Extracted records:

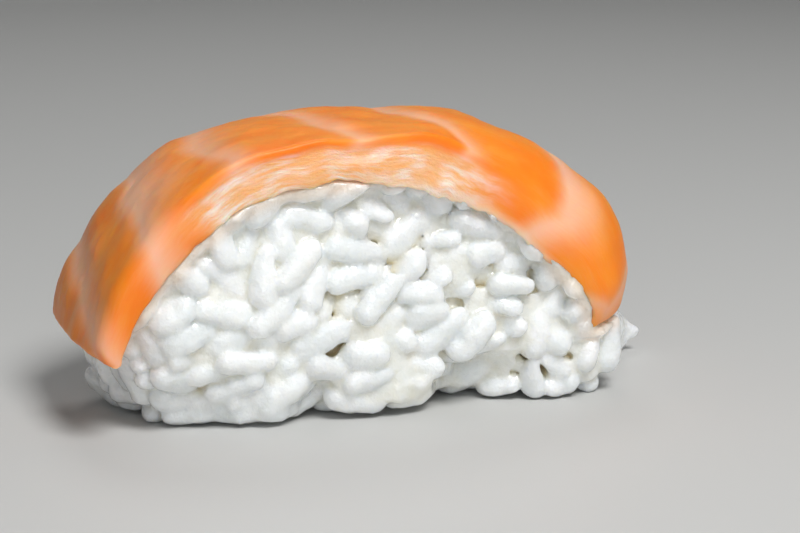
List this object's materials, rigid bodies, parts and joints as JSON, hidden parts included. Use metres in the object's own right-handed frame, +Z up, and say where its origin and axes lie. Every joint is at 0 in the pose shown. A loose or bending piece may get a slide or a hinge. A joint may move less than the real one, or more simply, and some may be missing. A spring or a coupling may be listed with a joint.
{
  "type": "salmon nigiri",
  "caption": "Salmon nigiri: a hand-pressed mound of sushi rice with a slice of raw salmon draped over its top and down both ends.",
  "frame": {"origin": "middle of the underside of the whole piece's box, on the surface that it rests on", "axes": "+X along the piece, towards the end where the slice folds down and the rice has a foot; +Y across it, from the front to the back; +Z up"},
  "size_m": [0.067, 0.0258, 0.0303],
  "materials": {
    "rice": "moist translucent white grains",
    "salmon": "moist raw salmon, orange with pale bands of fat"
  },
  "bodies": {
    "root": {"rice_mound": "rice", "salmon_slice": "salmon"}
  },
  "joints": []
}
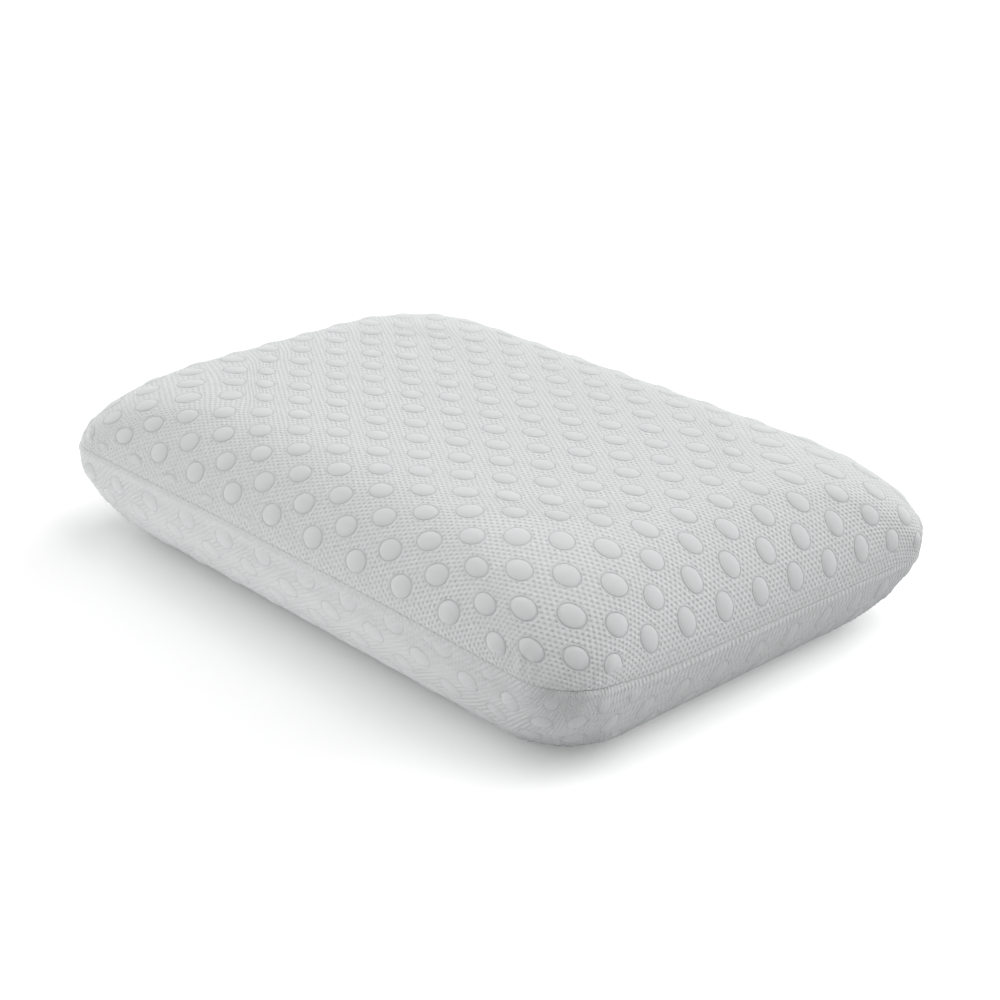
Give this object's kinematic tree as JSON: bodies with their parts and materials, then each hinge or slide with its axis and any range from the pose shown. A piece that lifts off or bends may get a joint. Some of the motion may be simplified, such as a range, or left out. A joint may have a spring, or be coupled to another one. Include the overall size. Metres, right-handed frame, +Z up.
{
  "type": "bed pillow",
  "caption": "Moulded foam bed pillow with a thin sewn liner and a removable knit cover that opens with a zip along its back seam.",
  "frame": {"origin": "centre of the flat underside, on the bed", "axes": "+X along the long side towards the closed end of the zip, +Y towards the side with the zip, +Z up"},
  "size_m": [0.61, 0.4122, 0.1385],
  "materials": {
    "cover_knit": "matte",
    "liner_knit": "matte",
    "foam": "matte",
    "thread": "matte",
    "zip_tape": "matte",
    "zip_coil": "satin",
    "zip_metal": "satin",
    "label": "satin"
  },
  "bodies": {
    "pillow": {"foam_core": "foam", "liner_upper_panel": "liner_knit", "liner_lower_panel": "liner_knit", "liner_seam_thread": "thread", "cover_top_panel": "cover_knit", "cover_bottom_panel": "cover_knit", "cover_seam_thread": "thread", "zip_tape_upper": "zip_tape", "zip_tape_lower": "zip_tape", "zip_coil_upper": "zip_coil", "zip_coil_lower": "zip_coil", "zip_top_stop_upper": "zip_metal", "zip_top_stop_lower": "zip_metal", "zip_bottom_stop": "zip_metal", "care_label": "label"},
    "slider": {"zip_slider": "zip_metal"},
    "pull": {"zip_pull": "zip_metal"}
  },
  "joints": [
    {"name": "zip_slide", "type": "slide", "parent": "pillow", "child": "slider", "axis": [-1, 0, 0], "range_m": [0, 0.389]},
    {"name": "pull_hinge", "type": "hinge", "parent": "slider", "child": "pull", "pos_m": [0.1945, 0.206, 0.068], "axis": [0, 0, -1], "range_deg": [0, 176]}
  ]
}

Objective: Write out the whole listing again. Match it word for word.

Answer for this exercise:
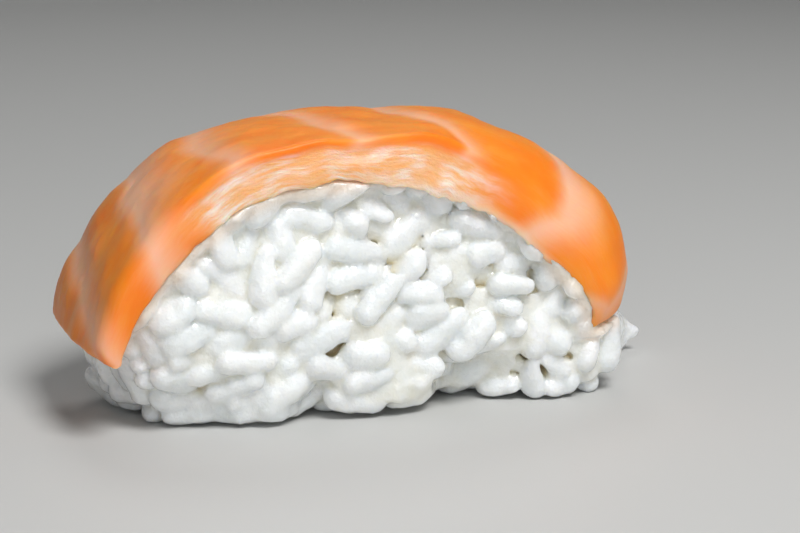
List this object's materials, rigid bodies, parts and joints as JSON, hidden parts included. Use metres in the object's own right-handed frame, +Z up, and say where its origin and axes lie. Every joint is at 0 in the pose shown. A loose or bending piece may get a slide or a hinge. A joint may move less than the real one, or more simply, and some may be missing. A spring or a coupling may be listed with a joint.
{
  "type": "salmon nigiri",
  "caption": "Salmon nigiri: a hand-pressed mound of sushi rice with a slice of raw salmon draped over its top and down both ends.",
  "frame": {"origin": "middle of the underside of the whole piece's box, on the surface that it rests on", "axes": "+X along the piece, towards the end where the slice folds down and the rice has a foot; +Y across it, from the front to the back; +Z up"},
  "size_m": [0.067, 0.0258, 0.0303],
  "materials": {
    "rice": "moist translucent white grains",
    "salmon": "moist raw salmon, orange with pale bands of fat"
  },
  "bodies": {
    "root": {"rice_mound": "rice", "salmon_slice": "salmon"}
  },
  "joints": []
}
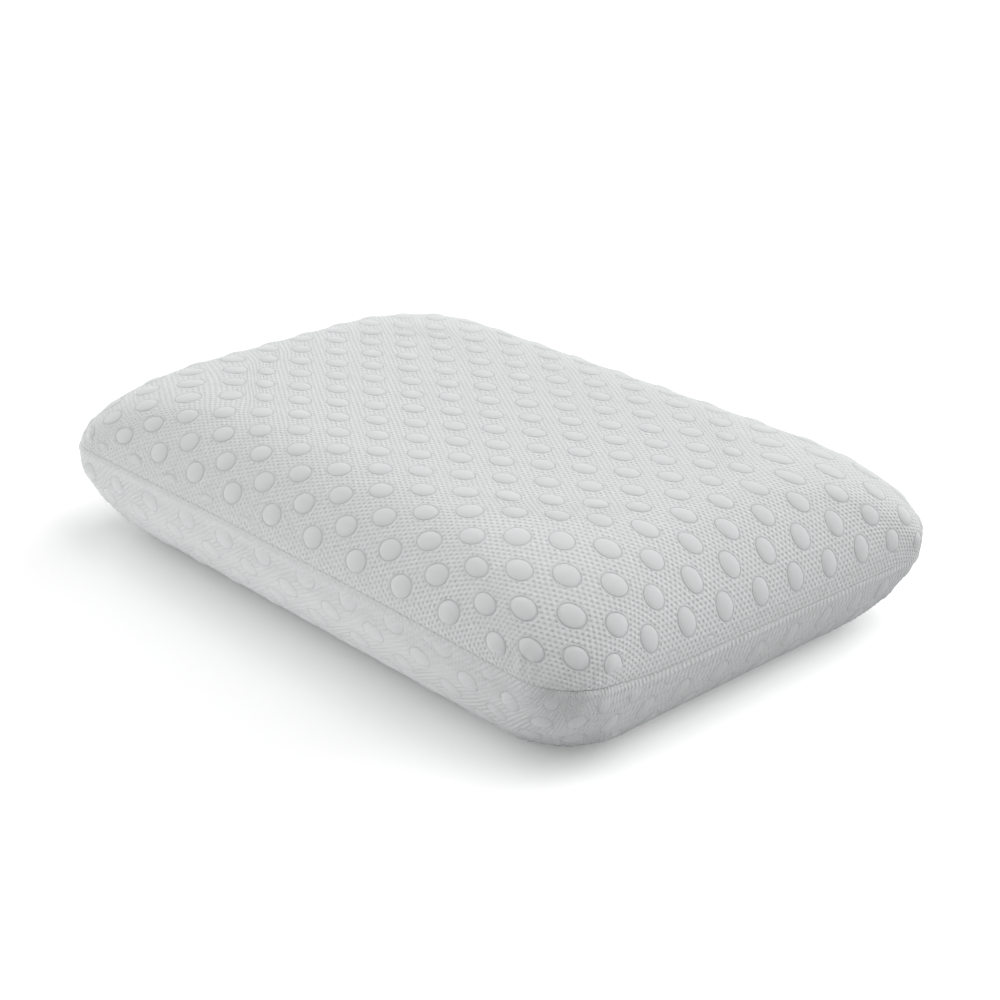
Give this object's kinematic tree as JSON: bodies with their parts and materials, then each hinge or slide with its axis and any range from the pose shown. A piece that lifts off or bends may get a joint. Some of the motion may be simplified, such as a range, or left out. A joint may have a spring, or be coupled to another one. Include the overall size. Metres, right-handed frame, +Z up.
{
  "type": "bed pillow",
  "caption": "Moulded foam bed pillow with a thin sewn liner and a removable knit cover that opens with a zip along its back seam.",
  "frame": {"origin": "centre of the flat underside, on the bed", "axes": "+X along the long side towards the closed end of the zip, +Y towards the side with the zip, +Z up"},
  "size_m": [0.61, 0.4122, 0.1385],
  "materials": {
    "cover_knit": "matte",
    "liner_knit": "matte",
    "foam": "matte",
    "thread": "matte",
    "zip_tape": "matte",
    "zip_coil": "satin",
    "zip_metal": "satin",
    "label": "satin"
  },
  "bodies": {
    "pillow": {"foam_core": "foam", "liner_upper_panel": "liner_knit", "liner_lower_panel": "liner_knit", "liner_seam_thread": "thread", "cover_top_panel": "cover_knit", "cover_bottom_panel": "cover_knit", "cover_seam_thread": "thread", "zip_tape_upper": "zip_tape", "zip_tape_lower": "zip_tape", "zip_coil_upper": "zip_coil", "zip_coil_lower": "zip_coil", "zip_top_stop_upper": "zip_metal", "zip_top_stop_lower": "zip_metal", "zip_bottom_stop": "zip_metal", "care_label": "label"},
    "slider": {"zip_slider": "zip_metal"},
    "pull": {"zip_pull": "zip_metal"}
  },
  "joints": [
    {"name": "zip_slide", "type": "slide", "parent": "pillow", "child": "slider", "axis": [-1, 0, 0], "range_m": [0, 0.389]},
    {"name": "pull_hinge", "type": "hinge", "parent": "slider", "child": "pull", "pos_m": [0.1945, 0.206, 0.068], "axis": [0, 0, -1], "range_deg": [0, 176]}
  ]
}